Einstein never surfed the Net; nor did he play Whack-A-Mole. But as a bit of a cynic, he would have noted the similarities between attempts to stop online piracy and to win that children’s game — and applied his definition of insanity to both.

Doing the same thing over and over again and expecting a different result is the gist. But when you have got treasure to the tune of billions and know that it is wanted by half of mankind, you are not going to accept being told that protection is futile.

Under attack from more pirates than ever sailed the Caribbean, the English Premier League (EPL) has ramped up its defences tech-wise and gone on the attack. After cleaning up its own waters, it has arrived in the Straits of Malacca and sent a broadside to all would-be raiders: Try to stream our programmes and we are going to shut you down.

Piracy was earmarked as a growing threat by Astro chief operating officer Henry Tan in a previous interview. And Fifa’s discovery that there were no less than 29,700 pirate sites around the globe during the last World Cup revealed the extent of the problem.

But football is fighting back and the EPL, at least, thinks it is winning. During the 2017/18 season, some 200,000 illegal streams of matches were either blocked or disrupted in the host nation. Over 450,000 clips were also taken down. It is successes like this that enable the league’s director of legal services, Kevin Plumb, to claim, “We have never been as good at combating [online piracy as we are now.”

On a flying visit to Kuala Lumpur, London-based Plumb said he hopes to use this expertise in this neck of the worldwide woods. He said, “We have a highly skilled internal team and also use a lot of experts. We have experts for pretty much every area of anti-piracy you can imagine and we try to get the best people in the world.”

Although the lawyer denied that last month’s opening of an EPL office in Singapore was primarily to take a cutlass to piracy, he said, “It is just one of a number of challenges we face as a business. The office is not just about Singapore, it is about Malaysia as well, about Thailand and the wider region. We do not have a history of just talking about anti-piracy. Talking about it is important. We need to talk to the fans. We are doers — we will take action. We were not going to come here and not be engaged.”

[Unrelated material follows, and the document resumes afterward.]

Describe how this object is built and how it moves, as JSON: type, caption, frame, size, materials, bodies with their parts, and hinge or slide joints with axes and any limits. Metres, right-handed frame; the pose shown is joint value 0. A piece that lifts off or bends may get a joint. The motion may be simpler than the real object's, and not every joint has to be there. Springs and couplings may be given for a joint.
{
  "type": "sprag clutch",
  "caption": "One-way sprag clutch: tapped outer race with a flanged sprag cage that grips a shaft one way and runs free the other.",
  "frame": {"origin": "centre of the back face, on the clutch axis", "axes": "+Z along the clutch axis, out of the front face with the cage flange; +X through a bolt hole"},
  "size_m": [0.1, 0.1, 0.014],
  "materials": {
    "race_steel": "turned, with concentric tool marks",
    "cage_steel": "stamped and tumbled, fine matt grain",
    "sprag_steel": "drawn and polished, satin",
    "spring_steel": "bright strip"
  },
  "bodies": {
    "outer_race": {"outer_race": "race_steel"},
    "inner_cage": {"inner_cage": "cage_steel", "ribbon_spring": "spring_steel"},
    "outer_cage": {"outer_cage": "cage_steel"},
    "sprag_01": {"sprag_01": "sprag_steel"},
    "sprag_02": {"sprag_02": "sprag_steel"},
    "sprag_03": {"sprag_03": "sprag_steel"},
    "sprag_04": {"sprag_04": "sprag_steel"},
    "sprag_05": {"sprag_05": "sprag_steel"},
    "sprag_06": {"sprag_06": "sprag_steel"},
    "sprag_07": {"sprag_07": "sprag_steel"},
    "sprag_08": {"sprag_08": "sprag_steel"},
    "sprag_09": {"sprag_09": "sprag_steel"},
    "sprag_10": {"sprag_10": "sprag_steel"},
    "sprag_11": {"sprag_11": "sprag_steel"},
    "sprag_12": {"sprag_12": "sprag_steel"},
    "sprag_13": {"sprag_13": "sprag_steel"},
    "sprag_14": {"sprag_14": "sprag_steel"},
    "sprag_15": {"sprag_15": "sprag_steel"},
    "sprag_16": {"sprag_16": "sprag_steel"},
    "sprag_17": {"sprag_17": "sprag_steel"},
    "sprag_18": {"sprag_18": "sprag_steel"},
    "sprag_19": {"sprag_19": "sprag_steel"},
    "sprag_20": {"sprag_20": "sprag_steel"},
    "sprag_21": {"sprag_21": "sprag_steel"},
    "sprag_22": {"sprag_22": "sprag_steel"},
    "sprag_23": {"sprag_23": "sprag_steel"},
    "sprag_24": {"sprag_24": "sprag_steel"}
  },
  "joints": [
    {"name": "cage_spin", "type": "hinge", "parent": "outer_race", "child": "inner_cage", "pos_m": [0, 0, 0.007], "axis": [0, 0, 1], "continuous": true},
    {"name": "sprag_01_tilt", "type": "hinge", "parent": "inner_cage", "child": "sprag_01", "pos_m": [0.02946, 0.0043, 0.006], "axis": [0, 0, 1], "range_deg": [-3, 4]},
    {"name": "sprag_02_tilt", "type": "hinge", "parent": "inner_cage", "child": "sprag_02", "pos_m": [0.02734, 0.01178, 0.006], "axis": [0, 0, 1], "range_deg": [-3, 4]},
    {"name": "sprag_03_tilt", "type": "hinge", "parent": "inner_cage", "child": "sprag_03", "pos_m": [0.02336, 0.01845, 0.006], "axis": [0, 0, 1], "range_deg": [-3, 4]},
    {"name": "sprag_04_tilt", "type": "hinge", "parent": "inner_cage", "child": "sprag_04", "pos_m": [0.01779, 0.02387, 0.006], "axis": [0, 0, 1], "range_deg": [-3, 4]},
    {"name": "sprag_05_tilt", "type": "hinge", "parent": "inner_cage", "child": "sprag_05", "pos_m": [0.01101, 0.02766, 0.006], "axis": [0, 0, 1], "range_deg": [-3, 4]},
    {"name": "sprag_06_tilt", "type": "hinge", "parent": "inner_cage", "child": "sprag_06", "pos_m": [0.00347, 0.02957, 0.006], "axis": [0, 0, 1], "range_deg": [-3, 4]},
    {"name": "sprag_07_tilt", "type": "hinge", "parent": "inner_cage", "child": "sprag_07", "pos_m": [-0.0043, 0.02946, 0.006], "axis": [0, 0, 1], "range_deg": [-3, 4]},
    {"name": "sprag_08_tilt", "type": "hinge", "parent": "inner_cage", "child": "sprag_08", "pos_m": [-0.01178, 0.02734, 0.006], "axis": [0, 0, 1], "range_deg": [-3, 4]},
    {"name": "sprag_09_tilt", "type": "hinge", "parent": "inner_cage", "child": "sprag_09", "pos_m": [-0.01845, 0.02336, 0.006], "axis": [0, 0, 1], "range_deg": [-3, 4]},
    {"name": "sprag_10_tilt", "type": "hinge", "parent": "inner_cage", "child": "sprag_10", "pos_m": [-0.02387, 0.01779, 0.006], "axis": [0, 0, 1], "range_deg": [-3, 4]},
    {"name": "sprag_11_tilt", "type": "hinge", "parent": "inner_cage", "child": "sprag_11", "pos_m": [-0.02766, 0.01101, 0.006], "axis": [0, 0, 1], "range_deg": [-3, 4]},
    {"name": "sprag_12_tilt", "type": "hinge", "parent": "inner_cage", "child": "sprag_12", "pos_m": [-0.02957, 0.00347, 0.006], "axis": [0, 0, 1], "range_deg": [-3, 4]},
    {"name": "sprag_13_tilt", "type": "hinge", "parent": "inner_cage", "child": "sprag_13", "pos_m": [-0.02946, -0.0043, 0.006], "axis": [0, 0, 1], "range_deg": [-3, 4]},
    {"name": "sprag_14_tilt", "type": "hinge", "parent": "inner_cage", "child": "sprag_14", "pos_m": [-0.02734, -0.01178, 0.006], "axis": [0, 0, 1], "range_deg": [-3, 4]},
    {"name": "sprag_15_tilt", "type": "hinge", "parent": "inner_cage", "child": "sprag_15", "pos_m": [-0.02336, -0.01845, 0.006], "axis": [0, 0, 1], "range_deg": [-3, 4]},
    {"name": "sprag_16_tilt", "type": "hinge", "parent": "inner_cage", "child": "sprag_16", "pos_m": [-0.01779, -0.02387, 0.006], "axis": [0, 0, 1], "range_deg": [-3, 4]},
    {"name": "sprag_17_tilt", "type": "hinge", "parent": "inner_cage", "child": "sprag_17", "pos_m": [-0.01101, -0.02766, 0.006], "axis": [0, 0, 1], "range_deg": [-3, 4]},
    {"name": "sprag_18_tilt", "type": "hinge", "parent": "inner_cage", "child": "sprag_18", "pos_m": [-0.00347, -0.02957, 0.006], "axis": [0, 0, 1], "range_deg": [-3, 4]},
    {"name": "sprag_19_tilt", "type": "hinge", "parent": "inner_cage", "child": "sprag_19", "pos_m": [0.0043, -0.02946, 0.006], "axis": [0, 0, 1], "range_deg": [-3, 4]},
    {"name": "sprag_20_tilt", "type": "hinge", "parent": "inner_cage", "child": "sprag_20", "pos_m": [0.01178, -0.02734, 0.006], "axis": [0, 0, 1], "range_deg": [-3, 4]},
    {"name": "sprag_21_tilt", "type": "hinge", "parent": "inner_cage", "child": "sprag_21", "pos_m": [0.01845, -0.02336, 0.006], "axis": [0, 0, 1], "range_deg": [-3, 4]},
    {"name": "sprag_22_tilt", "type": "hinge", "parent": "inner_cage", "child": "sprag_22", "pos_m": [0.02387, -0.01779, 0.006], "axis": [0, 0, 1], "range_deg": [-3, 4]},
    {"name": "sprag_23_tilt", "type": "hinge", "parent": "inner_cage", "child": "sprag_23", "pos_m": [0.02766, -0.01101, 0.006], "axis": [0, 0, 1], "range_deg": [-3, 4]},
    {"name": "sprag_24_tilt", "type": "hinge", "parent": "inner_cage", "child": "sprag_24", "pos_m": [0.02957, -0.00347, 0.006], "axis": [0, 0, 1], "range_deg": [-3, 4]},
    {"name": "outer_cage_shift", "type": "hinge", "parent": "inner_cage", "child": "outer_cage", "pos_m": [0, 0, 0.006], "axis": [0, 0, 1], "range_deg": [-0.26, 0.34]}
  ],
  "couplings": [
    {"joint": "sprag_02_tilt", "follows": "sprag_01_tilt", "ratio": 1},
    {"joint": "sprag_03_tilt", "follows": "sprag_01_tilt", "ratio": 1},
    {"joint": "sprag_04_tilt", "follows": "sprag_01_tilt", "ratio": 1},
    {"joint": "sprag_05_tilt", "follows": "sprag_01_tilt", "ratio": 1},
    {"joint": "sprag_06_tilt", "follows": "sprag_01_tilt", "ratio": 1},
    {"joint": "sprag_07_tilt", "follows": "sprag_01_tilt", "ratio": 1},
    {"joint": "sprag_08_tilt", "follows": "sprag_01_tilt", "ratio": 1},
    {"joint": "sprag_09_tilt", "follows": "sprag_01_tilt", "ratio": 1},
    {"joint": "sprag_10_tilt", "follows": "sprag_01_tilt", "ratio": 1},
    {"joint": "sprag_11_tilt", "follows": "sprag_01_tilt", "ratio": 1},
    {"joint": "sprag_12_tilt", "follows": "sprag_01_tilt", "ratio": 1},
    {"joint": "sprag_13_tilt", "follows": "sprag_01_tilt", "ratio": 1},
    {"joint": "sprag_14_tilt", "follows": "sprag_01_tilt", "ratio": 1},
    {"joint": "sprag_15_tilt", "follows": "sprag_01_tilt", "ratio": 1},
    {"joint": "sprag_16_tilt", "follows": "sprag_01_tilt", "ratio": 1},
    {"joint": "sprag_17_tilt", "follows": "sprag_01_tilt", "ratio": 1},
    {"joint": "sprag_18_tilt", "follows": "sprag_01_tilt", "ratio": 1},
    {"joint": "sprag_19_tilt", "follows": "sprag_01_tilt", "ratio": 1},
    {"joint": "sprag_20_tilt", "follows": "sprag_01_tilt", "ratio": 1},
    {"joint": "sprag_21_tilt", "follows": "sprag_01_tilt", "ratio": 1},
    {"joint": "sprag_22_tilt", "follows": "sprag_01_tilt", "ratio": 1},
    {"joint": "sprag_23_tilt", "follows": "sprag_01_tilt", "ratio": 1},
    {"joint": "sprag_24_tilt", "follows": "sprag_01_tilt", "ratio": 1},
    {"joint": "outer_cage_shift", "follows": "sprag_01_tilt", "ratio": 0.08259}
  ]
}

He was just as buccaneering about the product. “We think our content is some of the best in the world and needs to be protected by the best people in the world. We also have a number of amazing things that are happening to the business which are hugely exciting and extremely beneficial.

“The competition this year is amazing and there is no better boost to our business than a brilliant competition on the pitch. We have brilliant teams, some of the best managers in the world, the stadium infrastructure is getting better as well. The new Tottenham stadium is about to open and the grounds are full. In many ways, it has never been better.”

But he did acknowledge, “There is no silver bullet and I think any successful anti-piracy strategy has to be holistic. So it needs to consider the human nature of every territory — every territory is different. The reasons that people decide to pirate are different and the strategies that work are different. And every territory has its challenges with legislation.”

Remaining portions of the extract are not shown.